What's the evidence for this?
- We've seen this before, with the first Indonesian Porn Incident. It stands to reason it could happen again, but worse.
- The requests were all to the same batch of videos, all with the same content type.
- Internet metrics tell me that 50% of my traffic is Indonesia now. Neat!
- Current data all appears legitimate, and we're 100% maxed out at 4Gbps. There must be real people behind this traffic.
The Bad Faith Argument
Okay, hear me out. I think this was an attack. I don't want to give away all the evidence because it could be used to evade my protections that are now in place, but there were some really interesting events that took place that I've never seen before.
Inbound Packet Overload
I'm telling you, I ran tcpdump, hit ctrl+c immediately, and saw 4 million packets filtered on each node. That's not HTTP traffic anymore, that's a flood. No way we'd see 16Mpps inbound (4 x 4 nodes) on a normal day. Hell, right now, at 4Gbps, it's only about 2Mpps total in the same timeframe. What's more interesting - this eventually disappeared. Perhaps PATH (the DDoS protection provider) stepped in. All four VMs cleared up immediately like a light switch was flipped, and the packet count was back to normal.
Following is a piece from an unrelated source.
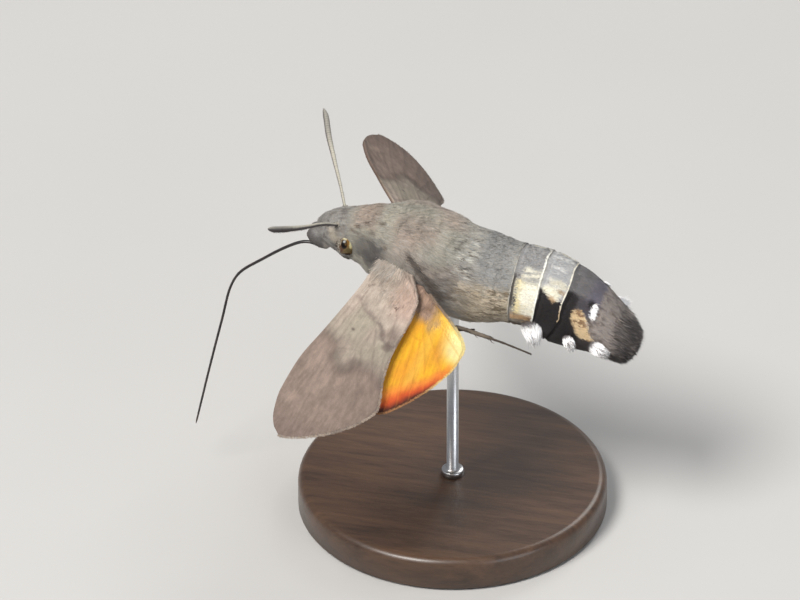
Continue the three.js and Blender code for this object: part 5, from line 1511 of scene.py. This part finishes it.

Look at the inbound scaling on that! The top of that blue chart is 250mbps. 250! And no corresponding outbound traffic.
VPS Providers Making GET Requests
I found it odd that a crap ton of VPS providers would all suddenly request the same batch of files, over and over and over, all at the same time. It's almost like it was designed to create what's known as a Layer 7 DDoS, where they hit the application layer, which in this case is Nginx and its cache. It would be strikingly effective, as the downtime shows, to just make spurious video requests from, oh, I don't know, 100 different VMs across the world, all with 100mbit or better pipes to just keep pulling that data and piping it into /dev/null. Now, I have request limiting in place, but that doesn't work so well if they have enough IPs to where it still kills the network.
Here's an example. OVH! I remember them.
- inetnum: 5.39.80.0 - 5.39.95.255
- netname: OVH
- descr: OVH SAS
- descr: Dedicated servers
- descr: http://www.ovh.com
- country: FR
- admin-c: OK217-RIPE
- tech-c: OTC2-RIPE
- status: ASSIGNED PA
- mnt-by: OVH-MNT
- created: 2013-08-23T22:14:05Z
- last-modified: 2013-08-23T22:14:05Z
- source: RIPE # Filtered
Note: There is a slight chance that all of these VPSes are actually VPN gateways for commerical VPN providers, e.g. NordVPN. Doubtful, but not impossible.
Strange ISPs Hitting the Request Cap
Want some more weird WHOIS replies? Here's one. And this guy used up all 1,000 of his request "tokens" mighty quick. Smells like... a zombie?
- inetnum: 62.201.232.0 - 62.201.235.255
- netname: IQ-NETWORKS-FTTH1
- descr: IQ Networks Fiber To The Home Range 1
- country: IQ
- geoloc: 35.562 45.405
- language: ku
- language: ar
- language: en
- admin-c: SD13325-RIPE
- admin-c: IN1910-RIPE
- tech-c: IN1910-RIPE
- tech-c: SD13325-RIPE
- status: ASSIGNED PA
- mnt-by: IQNET-LIR-MNT
- mnt-lower: IQNET-LIR-MNT
- mnt-routes: IQNET-LIR-MNT
- created: 2013-07-04T11:04:45Z
- last-modified: 2021-11-02T12:42:14Z
- source: RIPE
All of it Targeted the Indonesian Porn
Every single "bad" request that I could find was wired up right to the porn videos. This tells me that whoever decided to launch an attack needed to find some way to exhaust my resources, and a Facebook post or other method of distributing my links was needed so they could just make all these spurious requests for the same set of large files. If this attack was motivated for any other reason, they would have targeted different links, but no. They went after these ones. Hell, there were so many requests that you could see the CPU impact just from Pomf shooting back 404 responses after I yanked the files to curb bandwidth:
Indonesia has a History of Cyberattacks
If you read my transparency log, you may notice that the Indonesian Government has emailed me a few times asking for takedowns, to which I generally refused. If you take a look at this fairly recent Reuters article, you may notice some of the same patterns. I'm not saying it was the Indonesian government. It could be someone sympathetic to the rule of law there trying to knock my site off for violating their draconian laws. But, when you factor in the complexity and scale of the attacks, you may come to the same conclusion that they were quite well-armed for this kind of action.
Other Factors
I found some correlating factors between all the various machines used to attack lain.la. I can't tell you what they are as I'm using them for mitigation, but I can tell you that it's extremely odd that all the requests *look* the same despite being geographically independent. Also, the fact that all of this started at exactly the same time instead of a ramp-up like I usually see with large waves of file requests is suspicious.
What's Next
Meh, nothing. I'll keep fighting them off. All the files in question are being served right now, successfully, at reasonable speeds, despite the maxed out network pipe. Hopefully Francisco doesn't get too mad in my quest to keep Pomf going. I do pay him a lot of money, so I'd hope so. I'll adjust my defenses and watch for new attack patterns. You can always watch my uptime portal to see the live battle.